Девушка была красива. Чистый лоб и тонкие брови. Серые с поволокой глаза, вяло взирающие на мир. Прямые волосы ложились на округлые плечи. На ней был джемпер с неестественно длинными рукавами. Оскорбительная, тиражируемая красота привлекала, но держала на расстоянии.
– Афродита из пены рожденная – охарактеризовал прекрасную девушку Антон. – Теперь посмотрим на другую.

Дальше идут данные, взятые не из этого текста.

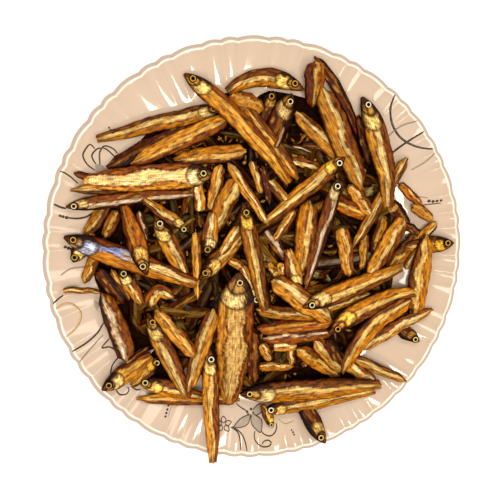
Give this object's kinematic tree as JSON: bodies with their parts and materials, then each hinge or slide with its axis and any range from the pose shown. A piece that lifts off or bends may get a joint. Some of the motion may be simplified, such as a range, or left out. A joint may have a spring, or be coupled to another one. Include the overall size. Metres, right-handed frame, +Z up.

В глубине вагончика стоял большой шкафообразный гриль. За прозрачной створкой все пространство было занято плоскими и длинными, как мушкетерские шпаги, шампурами. На них плотно, как бусины на нитку, были нанизаны золотистые с медным отливом куриные тушки. Они кружились, словно вальсировали. Вторая девушка время от времени останавливала танец. Открывала стеклянную створку. С подставленного протвиня с помощью обрезанной пластиковой бутылки собирала жир и поливала им тушки. Девушки была худощава, хотя здесь стоило бы употребить более точное определение. Она была тоща. На ней была растянутая майка. Судя по всему холодно ей не было, сказывалось соседство с пышущим жаром грилем. На девушке была косынка цвета, давленного сока черничных ягод. Косынка была низко надвинута на глаза, а сзади повязана маленьким остановившимся пропеллером. На лице можно было выделить лишь родниковой чистоты глаза, во всем остальном девушка плотно проигрывала своей напарнице.
– Итак, я повторяю свой вопрос – сказал Фиалка – Замарашка или богиня?